Schwanz: Of course. You’re seeing some lenders that put together specific programs for certain concepts.  The lenders out there have different programs, for example, GE might set up something specifically for Jack-In-The-Box. They have been successful at doing that. Wells Fargo has programs for Tier One players. They all have different models and different lending parameters for Tier One and Tier Two. Casual dining may be a little different.

Brown: From a title insurance standpoint, there are a larger variety of entities offering up than there was in the past five years. There are lot more players. At the conferences that I’ve attended, it seems like everyone’s coming out of the woodwork. They have established new guidelines on which they’re more comfortable to lend than the 100 percent lending that we saw in 2007. We’re seeing more 60 to 65 percent loan to values. They might be somewhat more aggressive right now and lending more, but there is more equity infusion being required, a little bit more due diligence being done, looking for more strengths and a lot of non-recourse loans.

What is driving the increased variety of players?

Schwanz: You’ve got local community banks, like National Bank of Arizona, who we do a lot of business with, and then you have Cadence Bank out of Atlanta, which is getting very involved. And of course you have all of the bigger lenders that are out there, such as Bank of America, and Wells Fargo, which is one of the biggest. You also have a pool of newer lending institutions out there, like Infinity Lending Group, which are looking at the second-tier opportunities.

Brown: Wells Fargo has even added a program to start doing some tier-two deals. They have a program out there that targets 50-unit, $100 million institutions. They’re now looking at trying to latch to the small franchisees that might be in a rural area, and they’re not using just real estate as the basis for their loans but other types of collateral as well, such as enterprise value and receivables.

Schwanz: There’s cash-flow lending out there everywhere. Real estate lending is out there, obviously, but a lot of lenders are looking at cash flow.

What is the hottest dining category out there right now?

Bain: The quick-service, then fast-casual then casual dining, historically, and even today, are A, B, and C in terms of how it runs and that’s how lenders look at it as well.

Schwanz: I’ve been asked this question for 30 years, and I will tell you that nine times out of 10 it comes down to the operator. For instance, there is United States Beef Corp., one of the largest Arby’s franchisees in the country, out of Tulsa, Okla.  They are one of the best operators in the country. You can really tell the guys who pay attention to their business and the guys that don’t. What we look for is good operators.

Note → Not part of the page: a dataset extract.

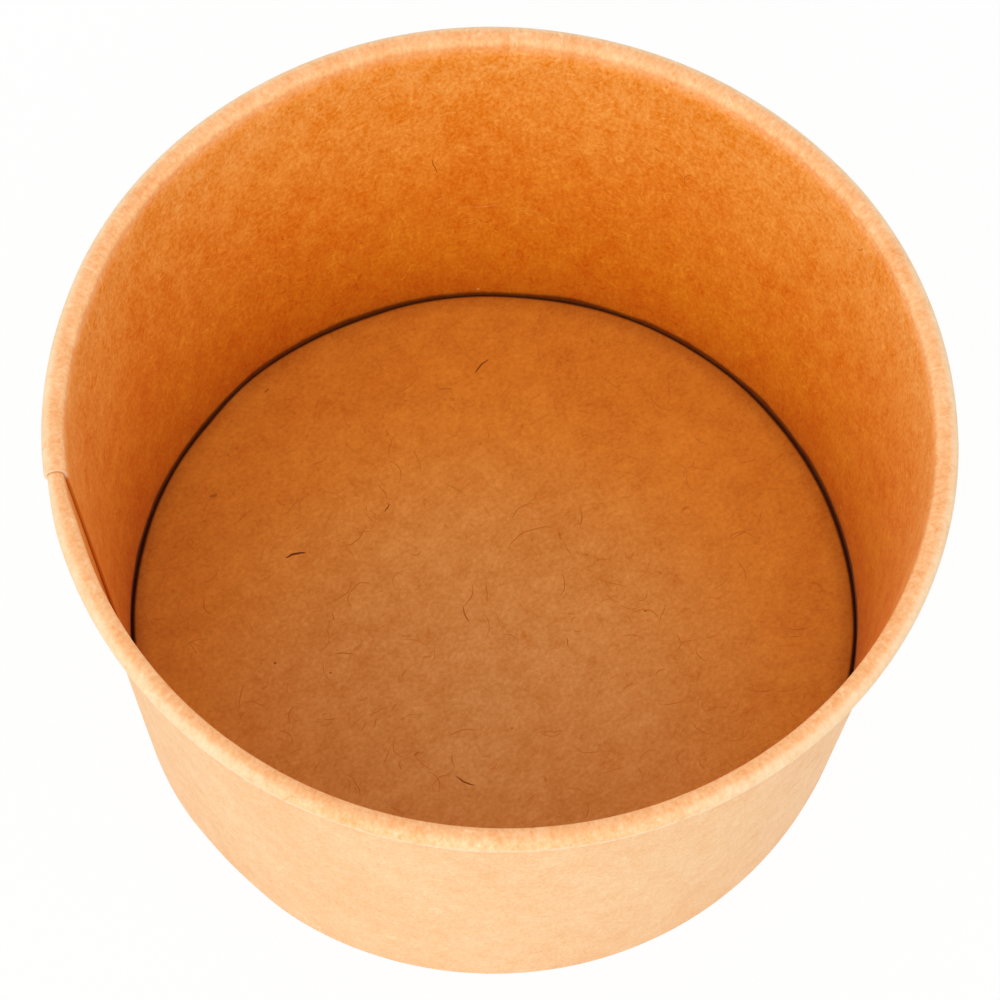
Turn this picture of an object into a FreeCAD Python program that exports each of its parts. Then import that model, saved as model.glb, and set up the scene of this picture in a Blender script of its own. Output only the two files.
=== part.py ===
"""A round, wide-mouthed paper tub for ice cream, made of two pieces of kraft board.

The side wall is one fan-shaped blank wrapped into a cone. Its two ends lap over each other in a
glued side seam, its top edge is rolled outwards into a bead, and its bottom edge is folded inwards
and up into a hem. The base disc is a second blank with its edge turned down into a flange, and the
hem grips that flange. Sizes are in millimetres and angles in degrees.

The frame: the origin is the centre of the foot on the table, +Z points up out of the mouth, and
azimuths are counted from +X towards +Y.
"""

import FreeCAD, Part
import math
import os

import Sketcher
from FreeCAD import Placement, Rotation, Vector

SIZES = {
    "rim_diameter": (115.0, "over the rolled bead"),
    "base_diameter": (97.0, "outside of the wall, where its slope meets the table"),
    "tub_height": (68.0, "table to the top of the bead"),
    "wall_board": (0.4, "thickness of the side wall's board"),
    "base_board": (0.4, "thickness of the base disc's board"),
    "bead_bore": (2.1, "hollow inside the rolled bead"),
    "curl_turn": (295.0, "how far the bead is rolled, from the wall to its raw edge"),
    "fold_radius": (0.3, "outer corners of the folded foot"),
    "floor_height": (8.5, "table to the upper face of the base disc"),
    "flange_bend": (0.5, "inner radius of the turned-down edge of the disc"),
    "flange_gap": (0.5, "inside of the fold up to the raw edge of the flange"),
    "hem_gap": (1.4, "raw edge of the hem up to the height where the disc starts to bend"),
    "seal_film": (0.03, "melted coating between the flange and the board on each side"),
    "seam_azimuth": (190.0, "where the raw edge inside the side seam stands"),
    "seam_lap": (8.0, "width of the seam along the rim, where the board is double"),
    "seam_ramp": (9.0, "length along the rim over which the under layer moves out"),
}
# How far the under layer has moved out by one board, at even steps along the ramp
RAMP_SHARES = (0.0, 0.156, 0.5, 0.844, 1.0)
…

But some concepts work, and some don’t. Quiznos just filed for Chapter 11. Some of them have their struggles, and some don’t. You always have to reinvent yourself in this business.

Brown: I have a question. Are the Chili’s, the Applebee’s and the TGI Fridays becoming stale brands? Have they lived their functional lives?

Schwanz/Bain: They’re not necessarily fading away. But they need to keep up with the times as far as their remodel requirements and commitments, and that’s pretty tough with some of the franchisees, particularly in the casual-dining sector because that can be a big nut to swallow, but you have new brands and new concepts enter the market every year. Some of them take off and stick. Some of them are flat. But your Fridays, Applebee’s and Chili’s, as long as they’re committed to upgrading and staying competitive, they will always be around.

There are a lot of new concepts coming out all of the time. Is there room enough for all of them, or are some categories overheating?

Schwanz: There are only so many butts you can put in so many seats. You have Subways everywhere.  Also, you have Jimmy John’s Gourmet Sandwiches, Jersey Mike’s Subs and Which Wich Superior Sandwiches, which are fairly new concepts, that seem to be doing very well. Where are these people coming from? I don’t know the answer to that.

Brown: This really brought be back to what I see in my children’s generation. They are now 23, 26 and 30. That age group does virtually no cooking at home. They are always going out to eat somewhere. I’ve seen that, and is that where the butts are coming from, a generation that goes out to eat more often than my generation does?

Bain: There is a tendency to eat out more. Here in Chicago, you have many different options as far as restaurant opportunities are concerned. But in the fourth quarter of last year, our Dominick’s grocery chain, which was a founding grocer in Chicago for many generations, closed all of its stores. That’s a whole other sector outside of the restaurant space, but I think there is some correlation between grocery store and restaurant. There are more people eating out versus buying food or prepared foods.

Are the expanding concepts finding the locations that they want in an environment where there is not a lot of new development taking place?

Schwanz: We operate coast-to-coast. Operators are finding spots that have been closed and re-leasing them. That happens a lot. The Which Wich guys are going into spaces that have been used by other places here in Phoenix that are about the size of a Subway. But then you have Taco Bell, where you have to find A+ locations. That might be a little more difficult.

Bain: In working with a couple different restaurant concepts looking for sites, in major markets, they have been relatively challenged in trying to find good sites and real estate. At the same time, I see a lot of backfilling and retrofitting going on. We’re at a time where we’re seeing some restaurant chains still struggling and closing up under-performing locations. And from a real estate perspective, if you find a site that’s good real estate, one concept might be more successful than the other, be it just because of the operator or the demographics of the neighborhood.

Brown: There is a lot of repurposing of real estate going on. I see it happening every day.  A prime example would be Buffalo Wild Wings. They have larger footprints, they’re expensive stores to develop, but in the Phoenix area, they took an existing store that used to be a Genghis Grill, and then something else, and they put a Buffalo Wild Wings in there, and its done fabulous compared to what the others were doing. I’ve seen a TGI Fridays close in Goodyear, Ariz., which is now occupied by a bank. I saw an On the Border restaurant close, and its now about 40 percent leased to a Five Guys Burgers and Fries, and the rest of the building is urgent care. People are finding places to put tenants without having to do any new development.